Despite the enormous sums of money spent on the Windsor conduit, it appears to have only worked for about fifty years, as by 1609 the system was reported ‘broken’ and requiring substantial repairs costing £646/10s. It seems likely that the fine sandy soil from the Great Park was finding its way into the underground pipes, blocking the flow of water. Further extensive repairs were again reported as necessary in 1635 and this appears to have been the final straw; and although there was a suggestion of replacing the fountain with a statue of Hercules, the conduit was removed in December 1635.(2) Hollar’s view of the upper ward of the castle made in 1657 has no conduit fountain. The valuable underground lead pipes would have been largely recovered at this time, although exceptionally, a piece of the pipe was discovered in Windsor churchyard in the nineteenth century, whilst a grave was being dug.

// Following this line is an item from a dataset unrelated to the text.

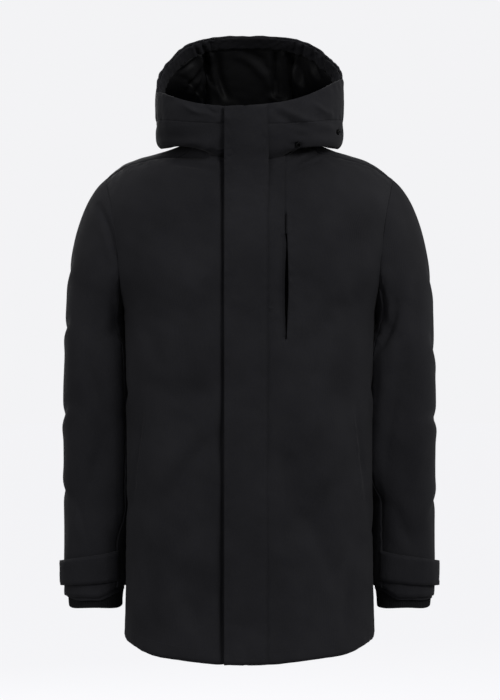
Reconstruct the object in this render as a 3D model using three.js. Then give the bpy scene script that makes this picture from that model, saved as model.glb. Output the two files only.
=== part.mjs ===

The Windsor conduit accounts provide a unique insight into the methods of building water conduits, the iconography of kingship in the sixteenth century and a case study in why gravity-fed water systems, although popular for over three hundred years, were comprehensively replaced in the eighteenth and nineteenth centuries for systems that were both more reliable and durable.
David Lewis
Notes
- Tighe and Davis confuse the term ‘sesspall’ with cesspool — clearly a cesspool would have no function within a water transportation system. T & D, I, 602.